— Given problem —
Copy out all of the material exactly as presented.

— Records for the exercise —
## Begin

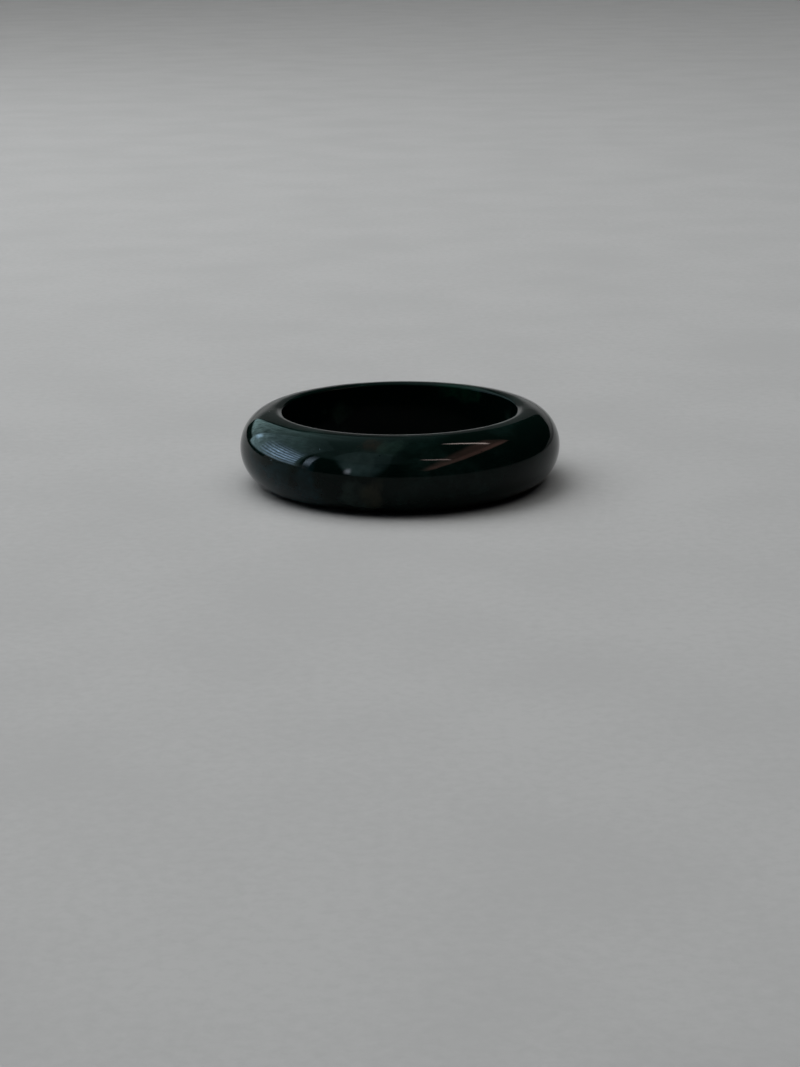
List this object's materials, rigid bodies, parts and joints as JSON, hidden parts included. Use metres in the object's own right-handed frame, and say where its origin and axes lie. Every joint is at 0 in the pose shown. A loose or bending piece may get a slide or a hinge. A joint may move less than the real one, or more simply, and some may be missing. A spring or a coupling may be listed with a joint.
{
  "type": "stackable stone ring",
  "caption": "Plain domed finger ring cut from one piece of dark green polished stone, D-shaped in section with eased bore edges, flat rims and an open finger hole.",
  "frame": {"origin": "on the ring's axis, in the plane that its lower rim rests on", "axes": "+Z along the ring's axis, out of the finger hole; the ring lies on its side and is round about Z, so X and Y are free"},
  "size_m": [0.0236, 0.0236, 0.0055],
  "materials": {
    "polished_stone": "polished"
  },
  "bodies": {
    "root": {"stone_band": "polished_stone"}
  },
  "joints": []
}
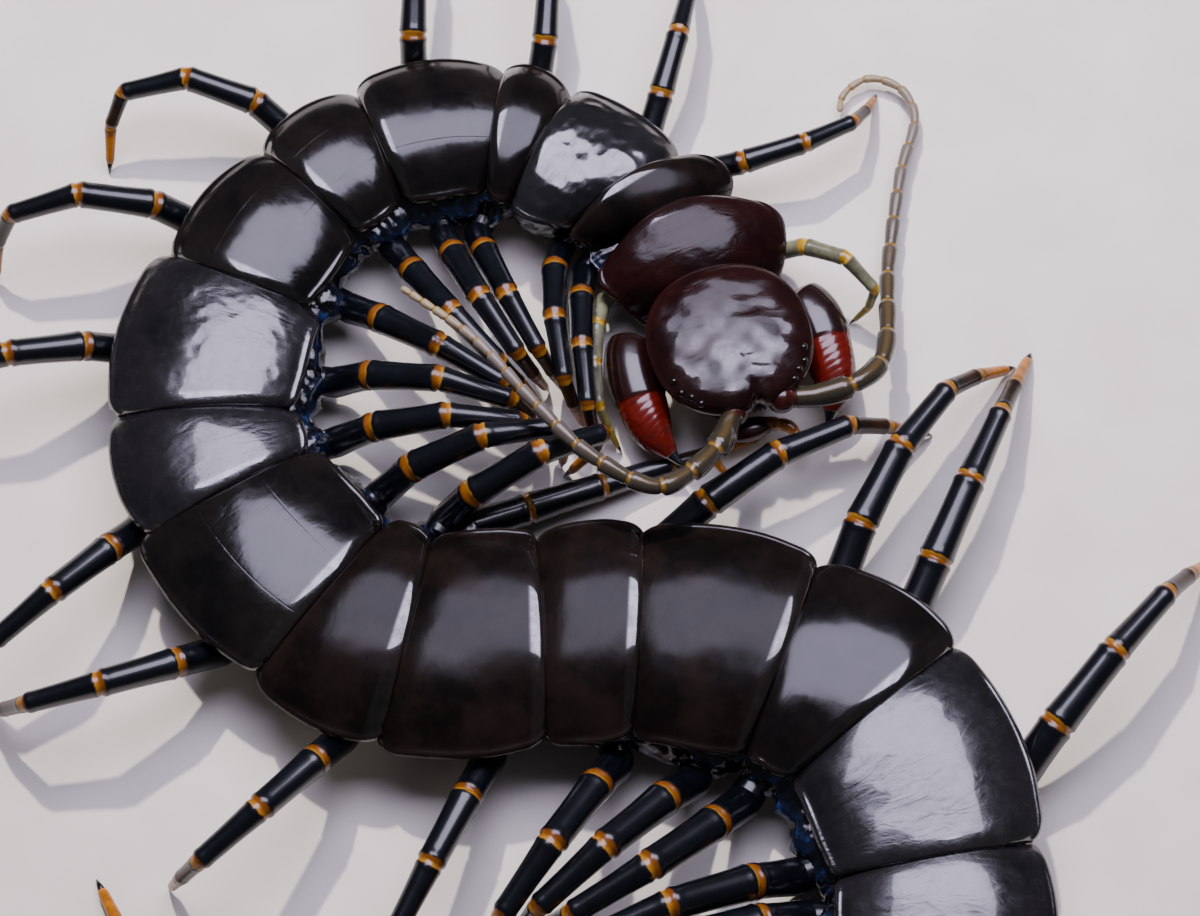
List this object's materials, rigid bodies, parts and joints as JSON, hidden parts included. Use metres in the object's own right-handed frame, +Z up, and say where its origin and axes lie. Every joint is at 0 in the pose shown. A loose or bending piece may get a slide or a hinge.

## End

— Answer to the problem —
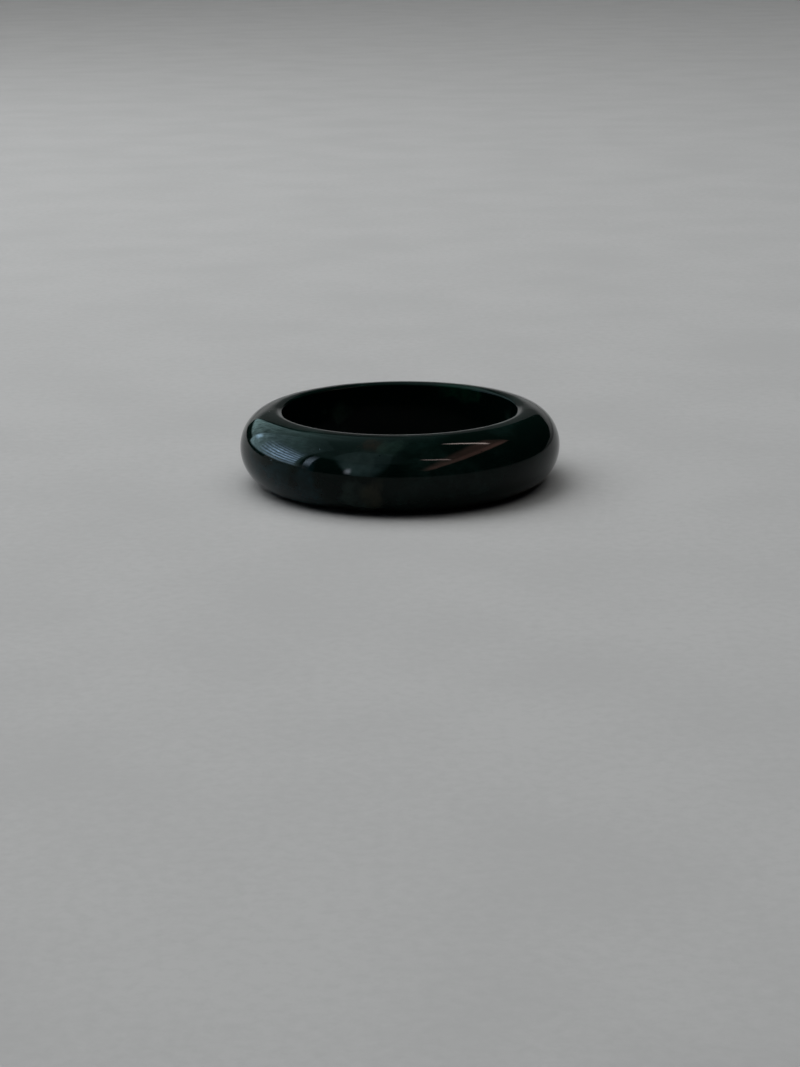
List this object's materials, rigid bodies, parts and joints as JSON, hidden parts included. Use metres in the object's own right-handed frame, and say where its origin and axes lie. Every joint is at 0 in the pose shown. A loose or bending piece may get a slide or a hinge. A joint may move less than the real one, or more simply, and some may be missing. A spring or a coupling may be listed with a joint.
{
  "type": "stackable stone ring",
  "caption": "Plain domed finger ring cut from one piece of dark green polished stone, D-shaped in section with eased bore edges, flat rims and an open finger hole.",
  "frame": {"origin": "on the ring's axis, in the plane that its lower rim rests on", "axes": "+Z along the ring's axis, out of the finger hole; the ring lies on its side and is round about Z, so X and Y are free"},
  "size_m": [0.0236, 0.0236, 0.0055],
  "materials": {
    "polished_stone": "polished"
  },
  "bodies": {
    "root": {"stone_band": "polished_stone"}
  },
  "joints": []
}
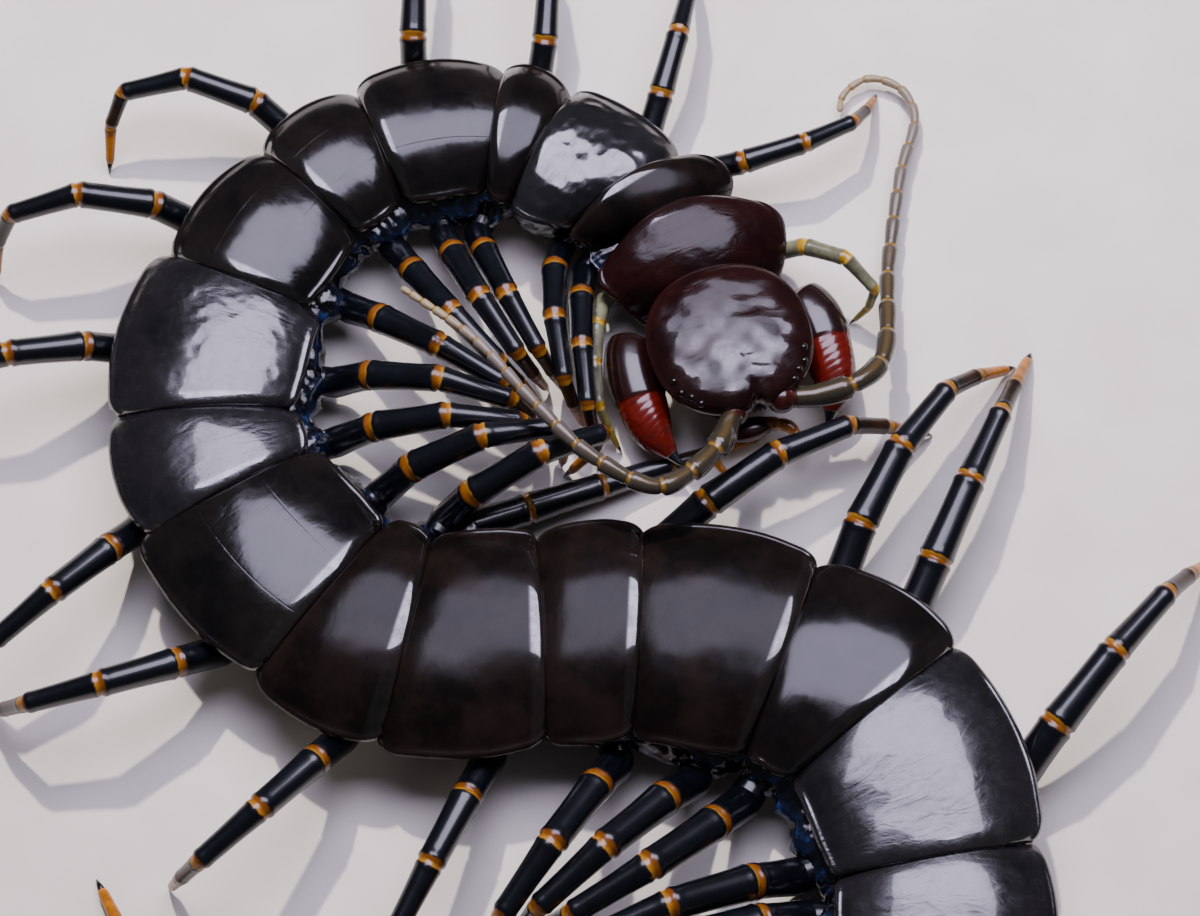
List this object's materials, rigid bodies, parts and joints as JSON, hidden parts included. Use metres in the object's own right-handed frame, +Z up, and say where its origin and axes lie. Every joint is at 0 in the pose shown. A loose or bending piece may get a slide or a hinge.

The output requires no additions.